* BEGIN *

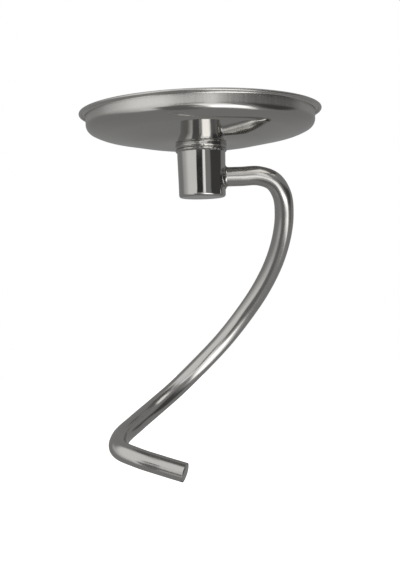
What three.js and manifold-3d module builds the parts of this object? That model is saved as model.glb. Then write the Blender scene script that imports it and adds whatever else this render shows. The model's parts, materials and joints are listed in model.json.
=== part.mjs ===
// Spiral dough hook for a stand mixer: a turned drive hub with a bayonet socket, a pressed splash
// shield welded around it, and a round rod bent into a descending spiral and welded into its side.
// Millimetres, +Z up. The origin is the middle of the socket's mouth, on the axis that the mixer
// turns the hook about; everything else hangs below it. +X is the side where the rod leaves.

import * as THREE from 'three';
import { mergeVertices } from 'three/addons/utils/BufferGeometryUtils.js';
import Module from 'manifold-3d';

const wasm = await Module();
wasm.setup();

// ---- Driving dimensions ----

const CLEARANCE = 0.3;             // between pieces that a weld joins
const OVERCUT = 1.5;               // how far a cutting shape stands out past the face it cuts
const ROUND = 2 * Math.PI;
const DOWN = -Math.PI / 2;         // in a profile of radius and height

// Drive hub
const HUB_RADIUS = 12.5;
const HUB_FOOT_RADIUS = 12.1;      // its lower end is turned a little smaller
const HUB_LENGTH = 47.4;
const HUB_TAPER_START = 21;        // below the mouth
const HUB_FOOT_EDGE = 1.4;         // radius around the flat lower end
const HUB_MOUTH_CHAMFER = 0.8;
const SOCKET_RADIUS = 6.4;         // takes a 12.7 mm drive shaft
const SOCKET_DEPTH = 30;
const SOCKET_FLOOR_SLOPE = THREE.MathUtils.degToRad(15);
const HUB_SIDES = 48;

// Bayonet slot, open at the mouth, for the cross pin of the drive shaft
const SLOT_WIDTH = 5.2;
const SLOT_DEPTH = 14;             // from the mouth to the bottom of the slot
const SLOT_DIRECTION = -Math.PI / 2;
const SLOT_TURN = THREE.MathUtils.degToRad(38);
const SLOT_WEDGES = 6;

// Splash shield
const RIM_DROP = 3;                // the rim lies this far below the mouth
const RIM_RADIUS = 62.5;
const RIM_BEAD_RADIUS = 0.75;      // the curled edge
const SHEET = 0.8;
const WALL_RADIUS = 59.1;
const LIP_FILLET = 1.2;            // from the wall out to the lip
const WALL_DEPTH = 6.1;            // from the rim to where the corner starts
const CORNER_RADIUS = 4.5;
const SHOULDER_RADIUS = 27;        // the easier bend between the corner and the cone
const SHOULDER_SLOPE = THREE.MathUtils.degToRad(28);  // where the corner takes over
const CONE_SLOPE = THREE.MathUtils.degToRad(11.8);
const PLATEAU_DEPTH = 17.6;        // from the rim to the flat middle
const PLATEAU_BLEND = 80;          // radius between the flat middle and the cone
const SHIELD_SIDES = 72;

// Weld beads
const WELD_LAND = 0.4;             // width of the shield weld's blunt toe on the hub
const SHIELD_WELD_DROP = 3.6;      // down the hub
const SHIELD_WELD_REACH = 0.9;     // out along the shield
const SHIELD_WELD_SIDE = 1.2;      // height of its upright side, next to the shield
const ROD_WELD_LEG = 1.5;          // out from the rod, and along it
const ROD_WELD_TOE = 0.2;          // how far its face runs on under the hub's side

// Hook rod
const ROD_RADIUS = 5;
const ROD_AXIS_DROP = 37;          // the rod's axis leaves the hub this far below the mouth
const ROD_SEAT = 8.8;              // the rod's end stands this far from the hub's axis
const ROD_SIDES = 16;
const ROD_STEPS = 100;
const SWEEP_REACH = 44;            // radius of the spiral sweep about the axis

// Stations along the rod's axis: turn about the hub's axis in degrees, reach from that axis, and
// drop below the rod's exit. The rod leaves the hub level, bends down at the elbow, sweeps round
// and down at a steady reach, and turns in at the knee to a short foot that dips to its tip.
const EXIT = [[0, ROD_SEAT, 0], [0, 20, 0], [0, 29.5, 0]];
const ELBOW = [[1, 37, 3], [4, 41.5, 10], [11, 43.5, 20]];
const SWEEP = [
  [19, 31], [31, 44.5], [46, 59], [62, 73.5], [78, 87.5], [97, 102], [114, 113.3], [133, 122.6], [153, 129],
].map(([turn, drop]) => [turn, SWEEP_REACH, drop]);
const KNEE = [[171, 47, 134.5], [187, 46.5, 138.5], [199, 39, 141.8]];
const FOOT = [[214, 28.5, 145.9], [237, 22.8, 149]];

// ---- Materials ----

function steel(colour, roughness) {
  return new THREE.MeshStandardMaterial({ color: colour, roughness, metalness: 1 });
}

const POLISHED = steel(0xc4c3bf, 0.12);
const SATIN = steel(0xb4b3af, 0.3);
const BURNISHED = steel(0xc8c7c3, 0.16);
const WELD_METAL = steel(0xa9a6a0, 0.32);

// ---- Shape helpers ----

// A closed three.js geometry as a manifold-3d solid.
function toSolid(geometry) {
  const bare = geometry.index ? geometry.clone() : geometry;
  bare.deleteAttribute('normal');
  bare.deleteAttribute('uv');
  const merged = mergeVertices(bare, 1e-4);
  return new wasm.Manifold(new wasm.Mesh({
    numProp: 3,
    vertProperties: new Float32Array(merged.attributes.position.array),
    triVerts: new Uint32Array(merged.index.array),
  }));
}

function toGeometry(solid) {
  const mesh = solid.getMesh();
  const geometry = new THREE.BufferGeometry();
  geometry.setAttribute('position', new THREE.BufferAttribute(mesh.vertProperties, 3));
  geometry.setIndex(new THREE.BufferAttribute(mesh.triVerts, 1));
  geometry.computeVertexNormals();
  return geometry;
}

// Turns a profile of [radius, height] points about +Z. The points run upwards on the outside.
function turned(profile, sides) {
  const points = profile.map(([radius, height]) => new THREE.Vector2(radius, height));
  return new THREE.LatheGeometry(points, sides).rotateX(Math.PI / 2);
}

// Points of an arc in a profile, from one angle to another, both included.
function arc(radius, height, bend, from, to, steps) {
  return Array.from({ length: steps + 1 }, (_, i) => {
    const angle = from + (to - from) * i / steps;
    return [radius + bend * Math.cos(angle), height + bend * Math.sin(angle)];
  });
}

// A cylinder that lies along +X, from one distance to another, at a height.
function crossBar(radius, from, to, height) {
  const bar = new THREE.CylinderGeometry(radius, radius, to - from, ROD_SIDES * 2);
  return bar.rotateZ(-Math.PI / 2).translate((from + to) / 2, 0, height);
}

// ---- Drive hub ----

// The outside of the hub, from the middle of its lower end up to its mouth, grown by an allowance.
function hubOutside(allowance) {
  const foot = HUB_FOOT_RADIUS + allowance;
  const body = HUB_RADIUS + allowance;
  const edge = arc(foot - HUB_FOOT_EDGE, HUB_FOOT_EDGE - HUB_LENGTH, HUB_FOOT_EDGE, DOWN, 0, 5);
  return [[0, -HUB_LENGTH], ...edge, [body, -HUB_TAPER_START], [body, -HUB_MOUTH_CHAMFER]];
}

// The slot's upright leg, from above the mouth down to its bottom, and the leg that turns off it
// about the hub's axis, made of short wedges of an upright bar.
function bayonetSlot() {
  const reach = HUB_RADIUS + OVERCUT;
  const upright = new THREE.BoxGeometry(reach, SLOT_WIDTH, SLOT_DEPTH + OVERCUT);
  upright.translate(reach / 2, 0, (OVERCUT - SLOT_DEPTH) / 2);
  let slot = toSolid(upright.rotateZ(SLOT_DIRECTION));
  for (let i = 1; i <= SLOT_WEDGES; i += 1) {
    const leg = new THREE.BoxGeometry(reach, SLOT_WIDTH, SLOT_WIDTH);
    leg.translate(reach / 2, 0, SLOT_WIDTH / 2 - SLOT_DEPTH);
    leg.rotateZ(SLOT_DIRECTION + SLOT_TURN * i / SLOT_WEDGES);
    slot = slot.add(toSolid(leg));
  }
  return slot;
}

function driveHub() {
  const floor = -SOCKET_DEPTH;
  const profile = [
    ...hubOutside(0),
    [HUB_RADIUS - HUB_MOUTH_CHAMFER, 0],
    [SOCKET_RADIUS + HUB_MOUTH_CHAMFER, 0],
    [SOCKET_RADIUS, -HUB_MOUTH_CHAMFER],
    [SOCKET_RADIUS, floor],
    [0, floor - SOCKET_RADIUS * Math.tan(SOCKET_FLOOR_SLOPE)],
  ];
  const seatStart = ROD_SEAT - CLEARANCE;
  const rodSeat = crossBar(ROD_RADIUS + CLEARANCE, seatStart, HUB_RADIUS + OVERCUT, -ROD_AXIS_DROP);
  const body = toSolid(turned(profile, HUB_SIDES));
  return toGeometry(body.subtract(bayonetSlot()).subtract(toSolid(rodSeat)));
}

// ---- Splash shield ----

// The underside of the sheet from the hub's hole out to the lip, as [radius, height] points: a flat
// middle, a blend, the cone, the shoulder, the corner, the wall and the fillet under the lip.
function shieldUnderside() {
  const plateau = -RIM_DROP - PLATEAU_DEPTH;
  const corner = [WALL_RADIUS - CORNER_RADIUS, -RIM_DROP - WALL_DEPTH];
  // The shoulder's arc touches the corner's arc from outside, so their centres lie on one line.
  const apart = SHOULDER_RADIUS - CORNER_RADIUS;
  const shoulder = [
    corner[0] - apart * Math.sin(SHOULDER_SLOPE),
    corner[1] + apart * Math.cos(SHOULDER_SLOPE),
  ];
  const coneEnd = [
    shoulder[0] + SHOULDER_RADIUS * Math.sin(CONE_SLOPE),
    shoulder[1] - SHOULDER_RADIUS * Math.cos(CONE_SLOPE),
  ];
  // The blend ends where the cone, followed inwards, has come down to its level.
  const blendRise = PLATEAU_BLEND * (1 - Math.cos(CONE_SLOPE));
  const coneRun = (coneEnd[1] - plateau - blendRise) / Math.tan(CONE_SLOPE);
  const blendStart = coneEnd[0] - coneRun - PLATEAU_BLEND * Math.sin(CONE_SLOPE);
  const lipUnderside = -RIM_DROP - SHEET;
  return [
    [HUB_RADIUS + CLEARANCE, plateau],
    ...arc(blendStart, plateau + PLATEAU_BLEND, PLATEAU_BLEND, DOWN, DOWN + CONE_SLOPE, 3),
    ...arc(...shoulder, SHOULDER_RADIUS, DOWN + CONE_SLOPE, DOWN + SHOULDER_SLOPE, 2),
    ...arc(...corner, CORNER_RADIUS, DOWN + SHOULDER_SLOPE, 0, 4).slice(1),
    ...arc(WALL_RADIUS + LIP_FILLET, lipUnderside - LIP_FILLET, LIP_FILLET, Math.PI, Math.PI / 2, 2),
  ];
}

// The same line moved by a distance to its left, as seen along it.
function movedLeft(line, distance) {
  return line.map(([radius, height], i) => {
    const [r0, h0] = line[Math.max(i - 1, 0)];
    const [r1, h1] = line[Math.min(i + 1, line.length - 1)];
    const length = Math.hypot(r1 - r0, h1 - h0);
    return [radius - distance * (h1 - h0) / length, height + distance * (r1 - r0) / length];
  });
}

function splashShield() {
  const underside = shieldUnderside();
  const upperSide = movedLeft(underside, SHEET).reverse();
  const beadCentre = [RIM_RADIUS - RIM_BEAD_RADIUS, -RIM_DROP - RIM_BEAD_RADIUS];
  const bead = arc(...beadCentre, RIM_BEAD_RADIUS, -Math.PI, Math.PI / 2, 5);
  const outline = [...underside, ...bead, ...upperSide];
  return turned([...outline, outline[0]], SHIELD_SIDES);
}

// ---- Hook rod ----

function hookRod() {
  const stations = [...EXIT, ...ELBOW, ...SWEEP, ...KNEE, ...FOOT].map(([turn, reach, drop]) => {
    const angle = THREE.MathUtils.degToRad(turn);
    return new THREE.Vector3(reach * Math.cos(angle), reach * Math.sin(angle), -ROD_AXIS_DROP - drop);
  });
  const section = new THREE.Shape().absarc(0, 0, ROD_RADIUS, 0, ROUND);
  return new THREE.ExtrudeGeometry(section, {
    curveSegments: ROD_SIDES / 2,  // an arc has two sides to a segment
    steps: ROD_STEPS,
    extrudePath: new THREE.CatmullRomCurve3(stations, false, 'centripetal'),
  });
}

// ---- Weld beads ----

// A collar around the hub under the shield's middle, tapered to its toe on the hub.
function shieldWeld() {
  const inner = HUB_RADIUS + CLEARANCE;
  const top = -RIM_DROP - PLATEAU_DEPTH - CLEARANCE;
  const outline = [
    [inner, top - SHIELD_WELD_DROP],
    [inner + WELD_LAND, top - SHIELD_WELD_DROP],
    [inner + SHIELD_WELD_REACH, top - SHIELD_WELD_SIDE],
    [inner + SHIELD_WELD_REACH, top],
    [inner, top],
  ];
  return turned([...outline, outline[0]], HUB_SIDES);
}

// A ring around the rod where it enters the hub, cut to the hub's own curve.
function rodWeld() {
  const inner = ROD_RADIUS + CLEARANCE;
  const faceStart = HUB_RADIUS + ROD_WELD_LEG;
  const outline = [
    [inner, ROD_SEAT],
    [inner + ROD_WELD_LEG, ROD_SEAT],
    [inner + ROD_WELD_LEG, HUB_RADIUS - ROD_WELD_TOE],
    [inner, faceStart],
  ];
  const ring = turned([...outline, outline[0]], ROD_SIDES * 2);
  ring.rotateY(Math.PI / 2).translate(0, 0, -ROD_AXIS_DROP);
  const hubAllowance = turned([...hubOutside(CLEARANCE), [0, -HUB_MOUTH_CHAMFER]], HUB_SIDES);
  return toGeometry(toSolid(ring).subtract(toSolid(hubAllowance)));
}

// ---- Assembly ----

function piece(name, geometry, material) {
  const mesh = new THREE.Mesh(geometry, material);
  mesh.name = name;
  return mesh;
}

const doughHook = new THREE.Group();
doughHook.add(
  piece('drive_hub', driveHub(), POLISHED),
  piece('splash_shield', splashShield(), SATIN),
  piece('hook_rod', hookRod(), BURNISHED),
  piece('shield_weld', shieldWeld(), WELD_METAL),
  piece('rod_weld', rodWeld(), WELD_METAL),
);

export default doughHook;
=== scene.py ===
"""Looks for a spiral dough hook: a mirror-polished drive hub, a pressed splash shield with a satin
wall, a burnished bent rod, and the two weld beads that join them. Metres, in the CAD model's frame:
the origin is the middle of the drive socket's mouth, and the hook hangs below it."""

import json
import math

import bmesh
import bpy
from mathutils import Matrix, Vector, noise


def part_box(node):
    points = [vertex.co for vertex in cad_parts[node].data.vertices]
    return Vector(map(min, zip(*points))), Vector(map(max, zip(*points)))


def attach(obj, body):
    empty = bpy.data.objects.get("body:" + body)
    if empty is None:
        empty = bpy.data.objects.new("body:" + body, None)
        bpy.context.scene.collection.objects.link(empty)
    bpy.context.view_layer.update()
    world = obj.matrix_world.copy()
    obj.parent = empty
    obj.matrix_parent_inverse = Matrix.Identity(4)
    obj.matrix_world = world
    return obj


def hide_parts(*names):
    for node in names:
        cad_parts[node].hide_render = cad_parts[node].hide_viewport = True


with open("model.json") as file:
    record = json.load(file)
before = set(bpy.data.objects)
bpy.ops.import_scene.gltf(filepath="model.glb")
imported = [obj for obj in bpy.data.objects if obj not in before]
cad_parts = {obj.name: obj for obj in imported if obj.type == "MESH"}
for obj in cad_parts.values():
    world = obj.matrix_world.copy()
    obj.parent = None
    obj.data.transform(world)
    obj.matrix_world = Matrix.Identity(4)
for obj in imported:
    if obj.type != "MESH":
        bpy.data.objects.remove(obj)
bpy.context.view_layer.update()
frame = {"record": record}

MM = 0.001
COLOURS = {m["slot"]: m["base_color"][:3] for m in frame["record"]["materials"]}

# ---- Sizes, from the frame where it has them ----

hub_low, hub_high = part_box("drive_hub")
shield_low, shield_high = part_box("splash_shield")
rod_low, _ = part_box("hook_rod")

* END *
* BEGIN *

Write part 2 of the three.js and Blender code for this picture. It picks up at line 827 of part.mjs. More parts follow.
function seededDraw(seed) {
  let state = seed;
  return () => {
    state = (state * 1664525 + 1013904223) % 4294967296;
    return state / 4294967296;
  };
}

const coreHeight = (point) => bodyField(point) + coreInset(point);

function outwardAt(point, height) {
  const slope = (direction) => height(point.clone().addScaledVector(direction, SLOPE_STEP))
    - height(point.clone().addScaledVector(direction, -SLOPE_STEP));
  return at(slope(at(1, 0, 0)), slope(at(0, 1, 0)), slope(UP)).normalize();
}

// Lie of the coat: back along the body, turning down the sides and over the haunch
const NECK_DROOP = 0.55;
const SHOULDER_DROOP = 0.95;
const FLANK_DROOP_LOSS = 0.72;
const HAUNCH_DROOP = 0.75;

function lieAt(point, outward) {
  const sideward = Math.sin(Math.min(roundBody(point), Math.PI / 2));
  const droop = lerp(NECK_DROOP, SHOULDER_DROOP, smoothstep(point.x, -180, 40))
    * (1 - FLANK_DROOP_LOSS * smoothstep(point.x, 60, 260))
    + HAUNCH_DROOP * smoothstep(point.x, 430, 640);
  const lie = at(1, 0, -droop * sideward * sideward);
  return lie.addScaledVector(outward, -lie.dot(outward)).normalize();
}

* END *
* BEGIN *

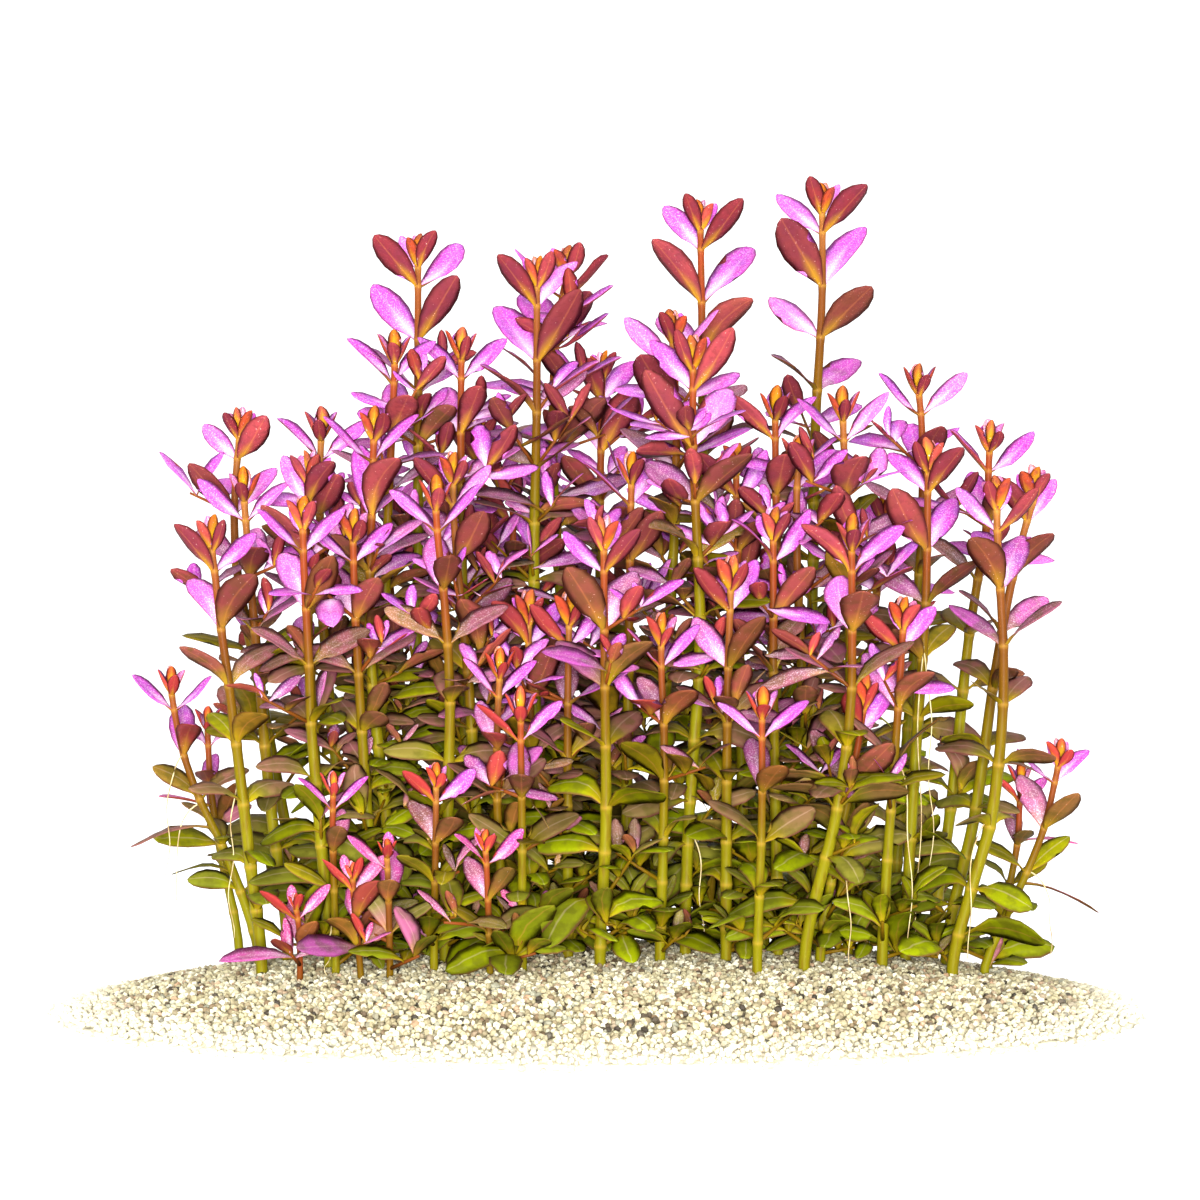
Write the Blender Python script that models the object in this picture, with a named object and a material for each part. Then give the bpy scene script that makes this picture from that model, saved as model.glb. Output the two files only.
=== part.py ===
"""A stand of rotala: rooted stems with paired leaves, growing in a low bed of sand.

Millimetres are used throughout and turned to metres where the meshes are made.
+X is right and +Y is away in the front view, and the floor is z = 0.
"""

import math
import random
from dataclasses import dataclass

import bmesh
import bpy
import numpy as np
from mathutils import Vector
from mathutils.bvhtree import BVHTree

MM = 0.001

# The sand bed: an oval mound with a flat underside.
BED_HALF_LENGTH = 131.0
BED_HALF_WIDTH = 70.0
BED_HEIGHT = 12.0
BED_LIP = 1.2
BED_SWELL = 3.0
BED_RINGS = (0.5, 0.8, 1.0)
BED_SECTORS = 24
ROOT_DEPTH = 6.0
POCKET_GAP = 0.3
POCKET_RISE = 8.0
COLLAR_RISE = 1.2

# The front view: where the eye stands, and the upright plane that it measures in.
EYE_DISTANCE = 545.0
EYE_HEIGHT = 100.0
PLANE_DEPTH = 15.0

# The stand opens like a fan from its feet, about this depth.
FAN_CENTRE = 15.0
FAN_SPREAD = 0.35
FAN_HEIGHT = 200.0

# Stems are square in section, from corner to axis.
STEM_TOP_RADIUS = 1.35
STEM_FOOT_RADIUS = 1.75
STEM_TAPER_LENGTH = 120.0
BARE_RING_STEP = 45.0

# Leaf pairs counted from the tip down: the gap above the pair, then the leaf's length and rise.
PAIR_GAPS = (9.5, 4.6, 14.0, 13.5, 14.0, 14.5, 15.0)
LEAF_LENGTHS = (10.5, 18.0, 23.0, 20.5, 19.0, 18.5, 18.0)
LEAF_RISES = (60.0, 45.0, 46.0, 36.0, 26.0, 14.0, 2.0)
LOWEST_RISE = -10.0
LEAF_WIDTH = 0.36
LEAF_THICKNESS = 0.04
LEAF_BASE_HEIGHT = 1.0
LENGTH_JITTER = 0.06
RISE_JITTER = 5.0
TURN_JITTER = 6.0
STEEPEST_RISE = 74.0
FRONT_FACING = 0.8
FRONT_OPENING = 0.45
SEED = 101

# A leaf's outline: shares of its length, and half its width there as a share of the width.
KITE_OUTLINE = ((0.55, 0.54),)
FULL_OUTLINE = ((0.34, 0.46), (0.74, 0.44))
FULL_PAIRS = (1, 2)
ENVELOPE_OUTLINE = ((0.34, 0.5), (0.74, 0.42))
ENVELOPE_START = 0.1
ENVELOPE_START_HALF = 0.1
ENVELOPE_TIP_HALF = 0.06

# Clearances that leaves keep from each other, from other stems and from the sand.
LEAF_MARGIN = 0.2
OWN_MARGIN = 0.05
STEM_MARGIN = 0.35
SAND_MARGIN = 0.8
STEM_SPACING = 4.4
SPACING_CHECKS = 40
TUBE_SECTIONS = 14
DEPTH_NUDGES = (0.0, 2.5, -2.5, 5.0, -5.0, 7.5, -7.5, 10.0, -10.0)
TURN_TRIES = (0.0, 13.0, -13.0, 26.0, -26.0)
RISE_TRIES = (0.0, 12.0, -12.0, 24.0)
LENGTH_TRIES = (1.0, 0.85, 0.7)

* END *

STATED TASK: Only the lines from the one containing "function piece(name, geometry, material)" through the one containing "bpy.data.objects.remove(obj)" are to be retyped, both boundary lines included, with no other material.

EXERCISE OUTPUT:
function piece(name, geometry, material) {
  const mesh = new THREE.Mesh(geometry, material);
  mesh.name = name;
  return mesh;
}

const doughHook = new THREE.Group();
doughHook.add(
  piece('drive_hub', driveHub(), POLISHED),
  piece('splash_shield', splashShield(), SATIN),
  piece('hook_rod', hookRod(), BURNISHED),
  piece('shield_weld', shieldWeld(), WELD_METAL),
  piece('rod_weld', rodWeld(), WELD_METAL),
);

export default doughHook;
=== scene.py ===
"""Looks for a spiral dough hook: a mirror-polished drive hub, a pressed splash shield with a satin
wall, a burnished bent rod, and the two weld beads that join them. Metres, in the CAD model's frame:
the origin is the middle of the drive socket's mouth, and the hook hangs below it."""

import json
import math

import bmesh
import bpy
from mathutils import Matrix, Vector, noise


def part_box(node):
    points = [vertex.co for vertex in cad_parts[node].data.vertices]
    return Vector(map(min, zip(*points))), Vector(map(max, zip(*points)))


def attach(obj, body):
    empty = bpy.data.objects.get("body:" + body)
    if empty is None:
        empty = bpy.data.objects.new("body:" + body, None)
        bpy.context.scene.collection.objects.link(empty)
    bpy.context.view_layer.update()
    world = obj.matrix_world.copy()
    obj.parent = empty
    obj.matrix_parent_inverse = Matrix.Identity(4)
    obj.matrix_world = world
    return obj


def hide_parts(*names):
    for node in names:
        cad_parts[node].hide_render = cad_parts[node].hide_viewport = True


with open("model.json") as file:
    record = json.load(file)
before = set(bpy.data.objects)
bpy.ops.import_scene.gltf(filepath="model.glb")
imported = [obj for obj in bpy.data.objects if obj not in before]
cad_parts = {obj.name: obj for obj in imported if obj.type == "MESH"}
for obj in cad_parts.values():
    world = obj.matrix_world.copy()
    obj.parent = None
    obj.data.transform(world)
    obj.matrix_world = Matrix.Identity(4)
for obj in imported:
    if obj.type != "MESH":
        bpy.data.objects.remove(obj)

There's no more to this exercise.